[Structured object records]
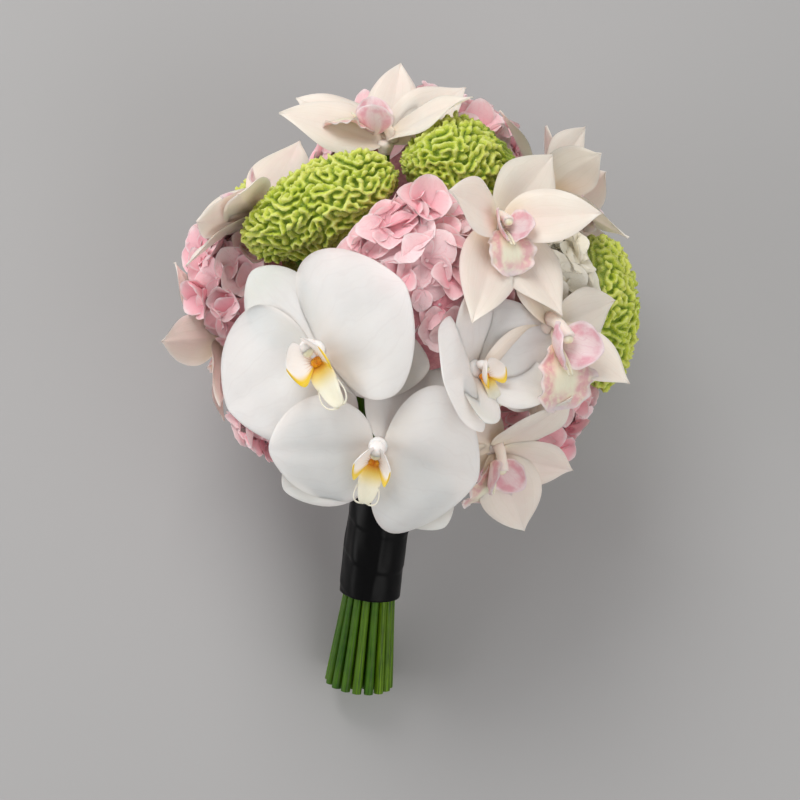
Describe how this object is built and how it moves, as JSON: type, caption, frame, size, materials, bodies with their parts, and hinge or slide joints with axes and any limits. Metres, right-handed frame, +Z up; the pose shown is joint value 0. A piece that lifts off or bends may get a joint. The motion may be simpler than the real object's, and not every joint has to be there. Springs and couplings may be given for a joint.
{
  "type": "bridal bouquet",
  "caption": "Round hand-tied bridal bouquet of moth orchids, cymbidium orchids, pink hydrangea and green cockscomb on cut stems wrapped in black satin ribbon, laid on its back.",
  "frame": {"origin": "middle of the underside of the laid bouquet's bounding box, on the surface it lies on", "axes": "+Z up; +Y along the lying bunch towards the flowers' crown, so the cut stem ends point to -Y; the front of the bunch, with the three white moth orchids, faces up"},
  "size_m": [0.2612, 0.341, 0.2722],
  "materials": {
    "white_petal": "soft matte petal",
    "yellow_lip": "waxy satin",
    "cream_petal": "soft matte petal",
    "pink_lip": "waxy satin",
    "pink_floret": "matte petal",
    "white_floret": "matte petal",
    "green_crest": "velvety matte",
    "green_stem": "smooth green plant stem",
    "green_tape": "matte floral tape",
    "black_satin": "black satin"
  },
  "bodies": {
    "root": {"cockscomb_left": "green_crest", "cockscomb_rest": "green_crest", "cockscomb_right": "green_crest", "cockscomb_top": "green_crest", "cockscomb_upper_left": "green_crest", "cymbidium_back": "cream_petal", "cymbidium_back_lip": "pink_lip", "cymbidium_crown": "cream_petal", "cymbidium_crown_lip": "pink_lip", "cymbidium_far_right": "cream_petal", "cymbidium_far_right_lip": "pink_lip", "cymbidium_left": "cream_petal", "cymbidium_left_lip": "pink_lip", "cymbidium_low_right": "cream_petal", "cymbidium_low_right_lip": "pink_lip", "cymbidium_right": "cream_petal", "cymbidium_right_lip": "pink_lip", "cymbidium_upper_left": "cream_petal", "cymbidium_upper_left_lip": "pink_lip", "cymbidium_upper_right": "cream_petal", "cymbidium_upper_right_lip": "pink_lip", "hydrangea_back": "pink_floret", "hydrangea_front": "pink_floret", "hydrangea_left": "pink_floret", "hydrangea_low_left": "pink_floret", "hydrangea_rest": "pink_floret", "hydrangea_right": "pink_floret", "hydrangea_white": "white_floret", "moth_orchid_left": "white_petal", "moth_orchid_left_lip": "yellow_lip", "moth_orchid_low": "white_petal", "moth_orchid_low_lip": "yellow_lip", "moth_orchid_right": "white_petal", "moth_orchid_right_lip": "yellow_lip", "ribbon": "black_satin", "stem_cockscomb_left": "green_stem", "stem_cockscomb_rest": "green_stem", "stem_cockscomb_right": "green_stem", "stem_cockscomb_top": "green_stem", "stem_cockscomb_upper_left": "green_stem", "stem_cymbidium_back": "green_stem", "stem_cymbidium_crown": "green_stem", "stem_cymbidium_far_right": "green_stem", "stem_cymbidium_left": "green_stem", "stem_cymbidium_low_right": "green_stem", "stem_cymbidium_right": "green_stem", "stem_cymbidium_upper_left": "green_stem", "stem_cymbidium_upper_right": "green_stem", "stem_hydrangea_back": "green_stem", "stem_hydrangea_front": "green_stem", "stem_hydrangea_left": "green_stem", "stem_hydrangea_low_left": "green_stem", "stem_hydrangea_rest": "green_stem", "stem_hydrangea_right": "green_stem", "stem_hydrangea_white": "green_stem", "stem_moth_orchid_left": "green_stem", "stem_moth_orchid_low": "green_stem", "stem_moth_orchid_right": "green_stem", "tie": "green_tape"}
  },
  "joints": []
}
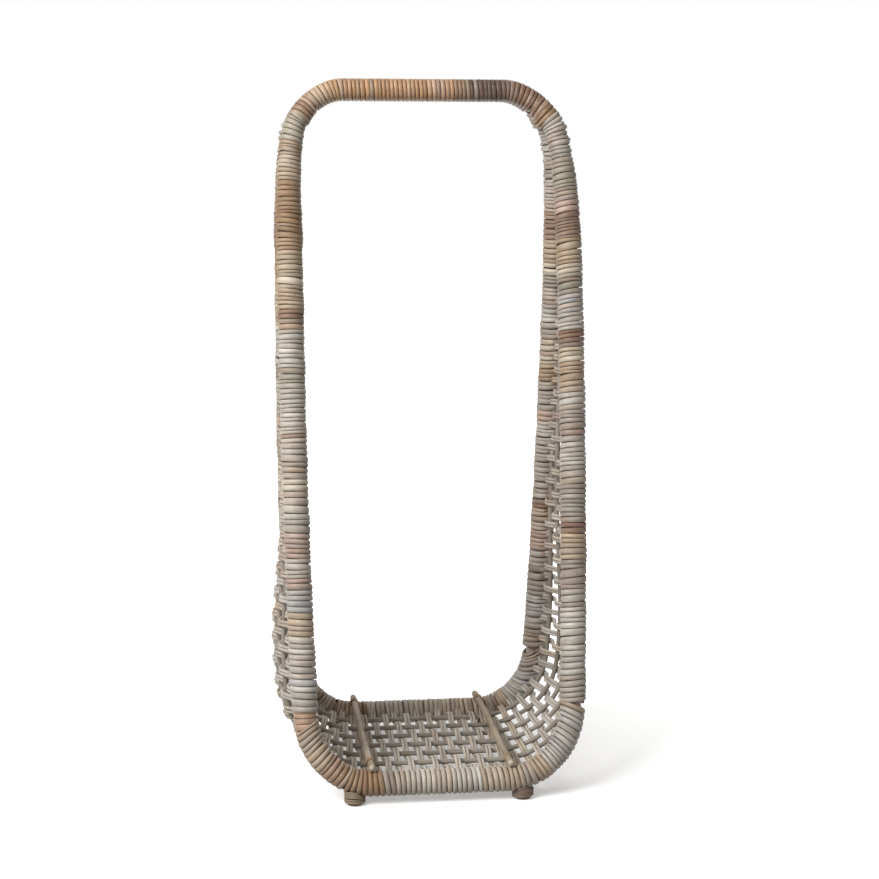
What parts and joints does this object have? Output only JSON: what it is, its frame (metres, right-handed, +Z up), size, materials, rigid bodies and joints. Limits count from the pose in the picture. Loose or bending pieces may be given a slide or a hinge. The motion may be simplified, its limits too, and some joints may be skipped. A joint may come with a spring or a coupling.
{
  "type": "firewood basket",
  "caption": "Tall open-ended rattan firewood basket: bent pole hoops bound with cane lean together under one handle, with a woven cradle between them.",
  "frame": {"origin": "on the floor, under the middle of the basket", "axes": "+Z up, -Y towards the viewer of the open front, +X to that viewer's right"},
  "size_m": [0.4548, 0.3856, 0.9923],
  "materials": {
    "handle_cane": "satin, warm tan bound cane",
    "upright_cane": "satin, weathered grey-brown bound cane",
    "bar_cane": "dull, pale grey-beige bound cane",
    "foot_cane": "dull, dark bound cane",
    "weave_cane": "dull, weathered woven cane",
    "pole_rattan": "satin, bare bent pole",
    "rib_rattan": "dull, round core cane",
    "runner_rattan": "satin, pale round pole",
    "foot_wood": "dull, cut wood",
    "nail_steel": "plain steel"
  },
  "bodies": {
    "root": {"handle_wrap": "handle_cane", "front_hoop_pole": "pole_rattan", "front_bar_wrap": "bar_cane", "front_left_corner_wrap": "bar_cane", "front_left_upright_wrap": "upright_cane", "front_left_shoulder_wrap": "upright_cane", "front_left_foot_peg": "foot_wood", "front_left_foot_wrap": "foot_cane", "front_left_foot_nail": "nail_steel", "front_right_corner_wrap": "bar_cane", "front_right_upright_wrap": "upright_cane", "front_right_shoulder_wrap": "upright_cane", "front_right_foot_peg": "foot_wood", "front_right_foot_wrap": "foot_cane", "front_right_foot_nail": "nail_steel", "back_hoop_pole": "pole_rattan", "back_bar_wrap": "bar_cane", "back_left_corner_wrap": "bar_cane", "back_left_upright_wrap": "upright_cane", "back_left_shoulder_wrap": "upright_cane", "back_left_foot_peg": "foot_wood", "back_left_foot_wrap": "foot_cane", "back_left_foot_nail": "nail_steel", "back_right_corner_wrap": "bar_cane", "back_right_upright_wrap": "upright_cane", "back_right_shoulder_wrap": "upright_cane", "back_right_foot_peg": "foot_wood", "back_right_foot_wrap": "foot_cane", "back_right_foot_nail": "nail_steel", "base_outer_weave": "weave_cane", "left_corner_outer_weave": "weave_cane", "left_wall_outer_weave": "weave_cane", "right_corner_outer_weave": "weave_cane", "right_wall_outer_weave": "weave_cane", "base_inner_weave": "weave_cane", "left_corner_inner_weave": "weave_cane", "left_wall_inner_weave": "weave_cane", "right_corner_inner_weave": "weave_cane", "right_wall_inner_weave": "weave_cane", "left_base_runner": "runner_rattan", "right_base_runner": "runner_rattan", "rib_1": "rib_rattan", "rib_2": "rib_rattan", "rib_3": "rib_rattan", "rib_4": "rib_rattan", "rib_5": "rib_rattan", "rib_6": "rib_rattan", "rib_7": "rib_rattan"}
  },
  "joints": []
}
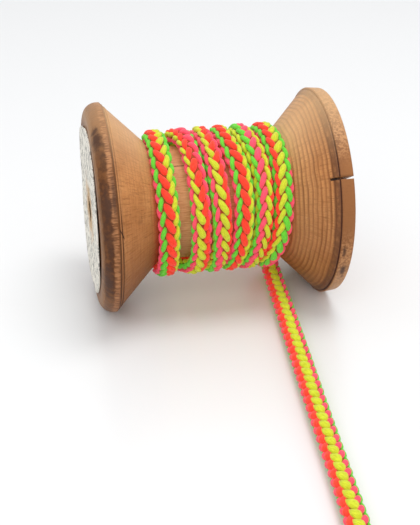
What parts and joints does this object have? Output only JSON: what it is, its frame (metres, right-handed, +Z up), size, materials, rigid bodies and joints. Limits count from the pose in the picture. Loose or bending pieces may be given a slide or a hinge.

Problem: Write the material out again word for word.

Full answer:
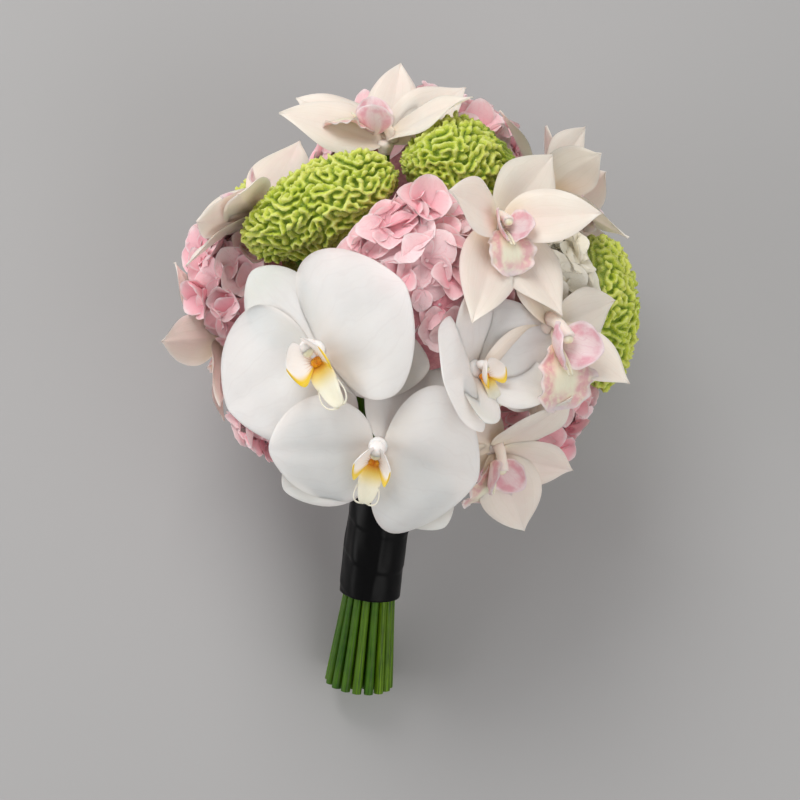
Describe how this object is built and how it moves, as JSON: type, caption, frame, size, materials, bodies with their parts, and hinge or slide joints with axes and any limits. Metres, right-handed frame, +Z up; the pose shown is joint value 0. A piece that lifts off or bends may get a joint. The motion may be simpler than the real object's, and not every joint has to be there. Springs and couplings may be given for a joint.
{
  "type": "bridal bouquet",
  "caption": "Round hand-tied bridal bouquet of moth orchids, cymbidium orchids, pink hydrangea and green cockscomb on cut stems wrapped in black satin ribbon, laid on its back.",
  "frame": {"origin": "middle of the underside of the laid bouquet's bounding box, on the surface it lies on", "axes": "+Z up; +Y along the lying bunch towards the flowers' crown, so the cut stem ends point to -Y; the front of the bunch, with the three white moth orchids, faces up"},
  "size_m": [0.2612, 0.341, 0.2722],
  "materials": {
    "white_petal": "soft matte petal",
    "yellow_lip": "waxy satin",
    "cream_petal": "soft matte petal",
    "pink_lip": "waxy satin",
    "pink_floret": "matte petal",
    "white_floret": "matte petal",
    "green_crest": "velvety matte",
    "green_stem": "smooth green plant stem",
    "green_tape": "matte floral tape",
    "black_satin": "black satin"
  },
  "bodies": {
    "root": {"cockscomb_left": "green_crest", "cockscomb_rest": "green_crest", "cockscomb_right": "green_crest", "cockscomb_top": "green_crest", "cockscomb_upper_left": "green_crest", "cymbidium_back": "cream_petal", "cymbidium_back_lip": "pink_lip", "cymbidium_crown": "cream_petal", "cymbidium_crown_lip": "pink_lip", "cymbidium_far_right": "cream_petal", "cymbidium_far_right_lip": "pink_lip", "cymbidium_left": "cream_petal", "cymbidium_left_lip": "pink_lip", "cymbidium_low_right": "cream_petal", "cymbidium_low_right_lip": "pink_lip", "cymbidium_right": "cream_petal", "cymbidium_right_lip": "pink_lip", "cymbidium_upper_left": "cream_petal", "cymbidium_upper_left_lip": "pink_lip", "cymbidium_upper_right": "cream_petal", "cymbidium_upper_right_lip": "pink_lip", "hydrangea_back": "pink_floret", "hydrangea_front": "pink_floret", "hydrangea_left": "pink_floret", "hydrangea_low_left": "pink_floret", "hydrangea_rest": "pink_floret", "hydrangea_right": "pink_floret", "hydrangea_white": "white_floret", "moth_orchid_left": "white_petal", "moth_orchid_left_lip": "yellow_lip", "moth_orchid_low": "white_petal", "moth_orchid_low_lip": "yellow_lip", "moth_orchid_right": "white_petal", "moth_orchid_right_lip": "yellow_lip", "ribbon": "black_satin", "stem_cockscomb_left": "green_stem", "stem_cockscomb_rest": "green_stem", "stem_cockscomb_right": "green_stem", "stem_cockscomb_top": "green_stem", "stem_cockscomb_upper_left": "green_stem", "stem_cymbidium_back": "green_stem", "stem_cymbidium_crown": "green_stem", "stem_cymbidium_far_right": "green_stem", "stem_cymbidium_left": "green_stem", "stem_cymbidium_low_right": "green_stem", "stem_cymbidium_right": "green_stem", "stem_cymbidium_upper_left": "green_stem", "stem_cymbidium_upper_right": "green_stem", "stem_hydrangea_back": "green_stem", "stem_hydrangea_front": "green_stem", "stem_hydrangea_left": "green_stem", "stem_hydrangea_low_left": "green_stem", "stem_hydrangea_rest": "green_stem", "stem_hydrangea_right": "green_stem", "stem_hydrangea_white": "green_stem", "stem_moth_orchid_left": "green_stem", "stem_moth_orchid_low": "green_stem", "stem_moth_orchid_right": "green_stem", "tie": "green_tape"}
  },
  "joints": []
}
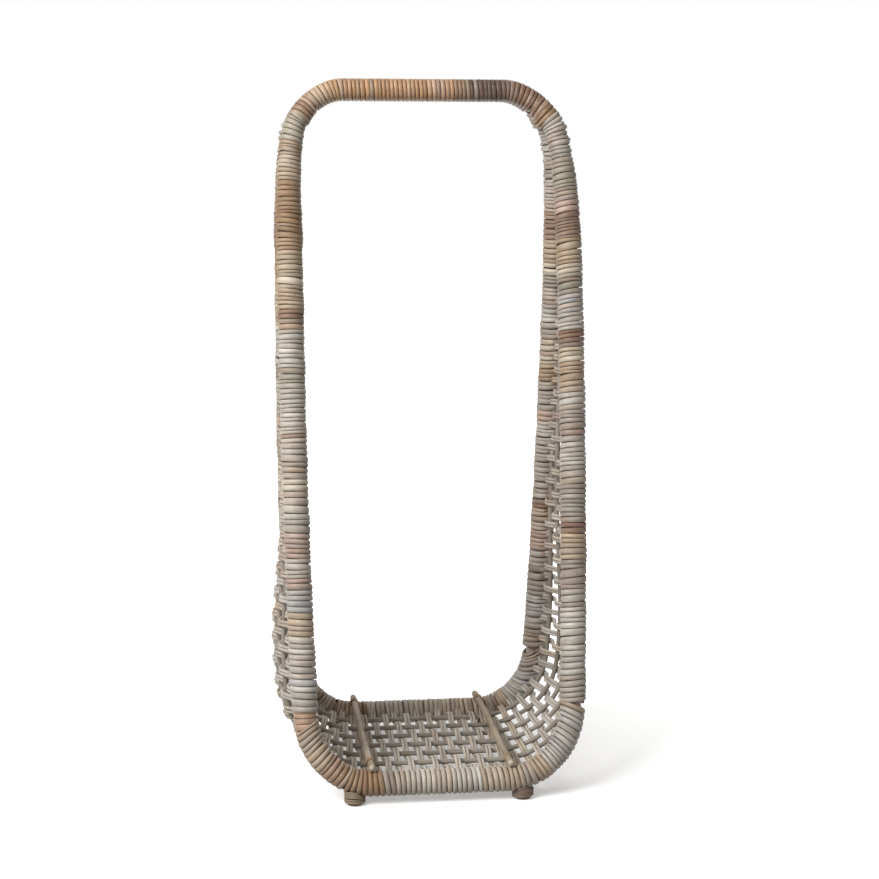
What parts and joints does this object have? Output only JSON: what it is, its frame (metres, right-handed, +Z up), size, materials, rigid bodies and joints. Limits count from the pose in the picture. Loose or bending pieces may be given a slide or a hinge. The motion may be simplified, its limits too, and some joints may be skipped. A joint may come with a spring or a coupling.
{
  "type": "firewood basket",
  "caption": "Tall open-ended rattan firewood basket: bent pole hoops bound with cane lean together under one handle, with a woven cradle between them.",
  "frame": {"origin": "on the floor, under the middle of the basket", "axes": "+Z up, -Y towards the viewer of the open front, +X to that viewer's right"},
  "size_m": [0.4548, 0.3856, 0.9923],
  "materials": {
    "handle_cane": "satin, warm tan bound cane",
    "upright_cane": "satin, weathered grey-brown bound cane",
    "bar_cane": "dull, pale grey-beige bound cane",
    "foot_cane": "dull, dark bound cane",
    "weave_cane": "dull, weathered woven cane",
    "pole_rattan": "satin, bare bent pole",
    "rib_rattan": "dull, round core cane",
    "runner_rattan": "satin, pale round pole",
    "foot_wood": "dull, cut wood",
    "nail_steel": "plain steel"
  },
  "bodies": {
    "root": {"handle_wrap": "handle_cane", "front_hoop_pole": "pole_rattan", "front_bar_wrap": "bar_cane", "front_left_corner_wrap": "bar_cane", "front_left_upright_wrap": "upright_cane", "front_left_shoulder_wrap": "upright_cane", "front_left_foot_peg": "foot_wood", "front_left_foot_wrap": "foot_cane", "front_left_foot_nail": "nail_steel", "front_right_corner_wrap": "bar_cane", "front_right_upright_wrap": "upright_cane", "front_right_shoulder_wrap": "upright_cane", "front_right_foot_peg": "foot_wood", "front_right_foot_wrap": "foot_cane", "front_right_foot_nail": "nail_steel", "back_hoop_pole": "pole_rattan", "back_bar_wrap": "bar_cane", "back_left_corner_wrap": "bar_cane", "back_left_upright_wrap": "upright_cane", "back_left_shoulder_wrap": "upright_cane", "back_left_foot_peg": "foot_wood", "back_left_foot_wrap": "foot_cane", "back_left_foot_nail": "nail_steel", "back_right_corner_wrap": "bar_cane", "back_right_upright_wrap": "upright_cane", "back_right_shoulder_wrap": "upright_cane", "back_right_foot_peg": "foot_wood", "back_right_foot_wrap": "foot_cane", "back_right_foot_nail": "nail_steel", "base_outer_weave": "weave_cane", "left_corner_outer_weave": "weave_cane", "left_wall_outer_weave": "weave_cane", "right_corner_outer_weave": "weave_cane", "right_wall_outer_weave": "weave_cane", "base_inner_weave": "weave_cane", "left_corner_inner_weave": "weave_cane", "left_wall_inner_weave": "weave_cane", "right_corner_inner_weave": "weave_cane", "right_wall_inner_weave": "weave_cane", "left_base_runner": "runner_rattan", "right_base_runner": "runner_rattan", "rib_1": "rib_rattan", "rib_2": "rib_rattan", "rib_3": "rib_rattan", "rib_4": "rib_rattan", "rib_5": "rib_rattan", "rib_6": "rib_rattan", "rib_7": "rib_rattan"}
  },
  "joints": []
}
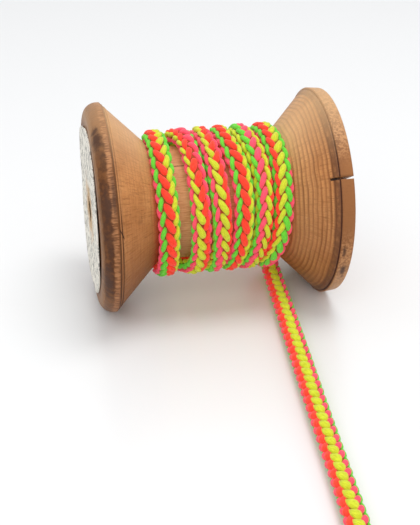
What parts and joints does this object have? Output only JSON: what it is, its frame (metres, right-handed, +Z up), size, materials, rigid bodies and joints. Limits count from the pose in the picture. Loose or bending pieces may be given a slide or a hinge.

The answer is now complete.